Expectations For This Meeting
Given the internal ECB rift exposed by the December meeting minutes it seems unlikley that the ECB will enact any further action at this meeting and so the key will be the accompanying statement and press conference. With Oil prices declines continuing to marr the inflationary environment it seems reasonable to expect a downward adjustment to the ECB’s inflation forecast, as we saw with both the Fed and the BOE. Whilst inflation expectations remain depressed the EUR is remaining supported due to risk-off lows. With EURUSD sitting right in the middle of the 2015 range the ECB will be keeping a close eye on any further strength and any moves towards 1.15 will likely be met with heavy Dovish rhetoric such as they were last year. Indeed, Dovish rhetoric is likely to be the name of the game on Wednesday with the ECB leaving the door open for further policy easing but giving current measures more time to take effect.

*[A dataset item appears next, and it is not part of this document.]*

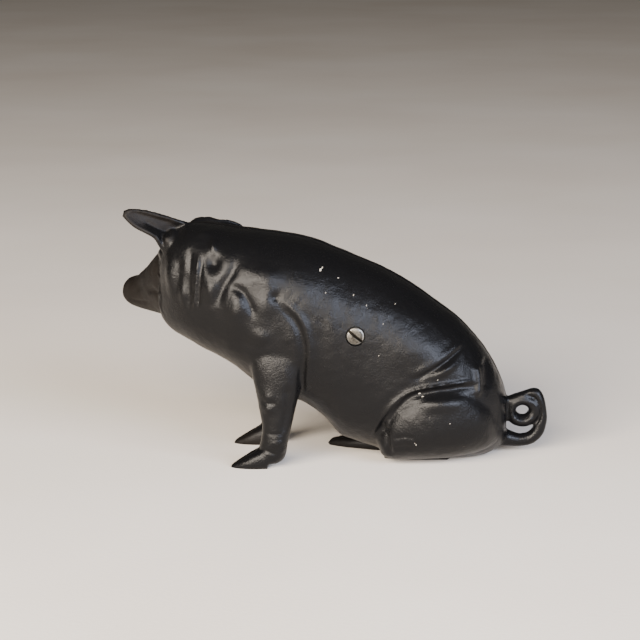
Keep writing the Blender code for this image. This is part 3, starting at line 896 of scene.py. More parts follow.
    def face(self) -> None:
        """Eyes under heavy brows, jowls and the mouth's long line, on both sides of the head."""
        clay = self.clay
        for flank in Flank:
            cheek = cheek_aspect(flank)
            clay.mound(cheek, (22, 126), (6.5, 5.0), -1.6)
            clay.groove(cheek, [(13, 134), (19, 135.5), (25, 133.5), (30, 129)], 2.2, -1.2)
            clay.groove(cheek, [(46, 104), (38, 107), (31, 106), (25, 101)], 2.2, 1.4)
            clay.mound(cheek, (16, 106), (11, 10), 1.6)
            clay.groove(cheek, [(8, 128), (5, 116), (7, 102), (14, 92)], 2.4, 1.6)
            clay.groove(cheek, [(77, 93.2), (70, 94.2), (61, 94.8), (52, 96.0), (45, 98.5)], 1.2,
                        0.9, 0.25)
            clay.mound(cheek, (60, 105), (8, 3.5), -0.9, -30)
        clay.mound(BROW_ASPECT, (0, 44), (7, 11), -1.6)
        clay.settle()
        for flank in Flank:
            cheek = cheek_aspect(flank)
            clay.mound(cheek, (22, 125.8), (3.0, 2.3), 1.9)
        clay.settle()
        for flank in Flank:
            cheek = cheek_aspect(flank)
            clay.groove(cheek, [(17.2, 125.4), (19.2, 128.8), (23.0, 129.4), (26.8, 125.2)], 0.95,
                        -1.2, 0.1)
            clay.groove(cheek, [(17.2, 125.4), (20.0, 122.9), (24.0, 122.7), (26.8, 125.2)], 0.9,
                        -0.9, 0.1)
            clay.groove(cheek, [(15.5, 121.5), (20.0, 119.3), (25.5, 119.6), (29, 121.5)], 0.9, 0.6)
            clay.groove(cheek, [(14.0, 117.5), (20.0, 115.0), (26.5, 115.6)], 1.0, 0.5)

    def snout(self) -> None:
        """The flat disc with its rim and nostrils, and the wrinkles across the bridge."""
        clay = self.clay
        for along, half in ((55, 8), (60, 9), (65, 8.5), (70, 8)):
            clay.groove(BROW_ASPECT, [(-half, along - 3), (-half / 2, along), (half / 2, along),
                                      (half, along - 3)], 1.0, 0.8, 0.15)
        rim = [(9.4 * math.cos(a), 98 + 8.6 * math.sin(a)) for a in np.linspace(0, math.tau, 13)]
        clay.groove(SNOUT_ASPECT, rim, 1.3, -0.8, 0.0)
        for side in (-1, 1):
            clay.mound(SNOUT_ASPECT, (side * 4.0, 98.6), (2.0, 2.7), -3.4)
        clay.groove(SNOUT_ASPECT, [(0, 92), (0, 96), (0, 105)], 0.9, 0.7)

    def ears(self) -> None:
        """Rolled rims and the long folds inside the left ear."""
        clay, side = self.clay, flank_aspect(Flank.LEFT)
        clay.groove(side, [(-103, 155), (-113, 157.5), (-124, 161.5), (-133, 164)], 1.2, 0.7)
        clay.groove(side, [(-106, 149), (-115, 152.5), (-125, 158.5)], 1.2, 0.7)
        clay.mound(side, (-109.5, 146.0), (3.0, 3.2), 1.8)
        clay.mound(side, (-101.5, 149.0), (5.0, 5.0), -1.2)
        clay.groove(TOP_ASPECT, [(-82, 33), (-78, 39), (-73, 45)], 1.6, 0.8)

    def feet(self) -> None:
        """Cloven hooves with their coronets and dewclaws."""
        clay = self.clay
        low_top = Aspect((1, 0, 0), (0, 1, 0), (-0.35, 0, 0.94), most=45.0)
        for flank in Flank:
            middle, side = self.pattern.leg_line(flank), flank_aspect(flank)
            clay.groove(low_top, [(-74, middle), (-62, middle), (-51, middle)], 1.0, 2.2, 0.12)
            clay.groove(side, [(-56, 9.0), (-50, 12.4), (-44, 12.6), (-37, 9.5)], 1.0, 0.9)
            clay.mound(side, (-34.5, 13.0), (2.2, 2.2), 0.8)
        clay.groove(low_top, [(-9, 23), (4, 19.5), (18, 15.5)], 1.1, 1.6, 0.12)

    def tail(self) -> None:
        """The crest that winds round the tail's eye, and the crossing where a strand passes it."""
        clay = self.clay
        for flank in Flank:
            side = flank_aspect(flank)
            ring = [(124 + 7.2 * math.cos(a), 28.5 + 7.2 * math.sin(a))
                    for a in np.linspace(0.6, 5.9, 14)]
            clay.groove(side, ring, 1.3, -0.9, 0.08)
            outer = [(124 + 11.6 * math.cos(a), 28.5 + 11.6 * math.sin(a))
                     for a in np.linspace(-0.9, 1.5, 9)]
            clay.groove(side, outer, 1.2, 1.5, 0.15)
            clay.groove(side, [(112.8, 38), (113.6, 28), (112.6, 16)], 1.5, 1.2)

    def back_seam(self) -> None:
        """The joint line: a shallow fettled groove, with the far shell standing a hair proud."""
        clay = self.clay
        depth, width, rise, spread = 0.45, 0.9, 0.35, 3.0
        y = clay.places[:, 1]
        groove = -depth * np.exp(-(y / width) ** 2)
        on_top = clay.normals[:, 2] > 0.2
        proud = rise * np.exp(-((y - spread) / spread) ** 2) * on_top
        clay.push(groove + proud)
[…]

EURUSD has remained in the range formed in the wake of the post-Dec ECB spike, hemmed in by support at the 1.08 level and resistance at 1.10. Dovishness from the ECB this week should see a break of 1.08 which sets up a short opportunity on the retest of the broken 1.08 support from below, if price action confirms the trade. Alternatively, if the ECB isn’t as Dovish as markets expect (they may wish to avoid stoking easing expectations once more following the market reaction in Dec) then we cold see EURUSD take out that 1.10 area. If we do make it above that area I would look to sell a retest of the late 1.10 area Sep 2015 lows.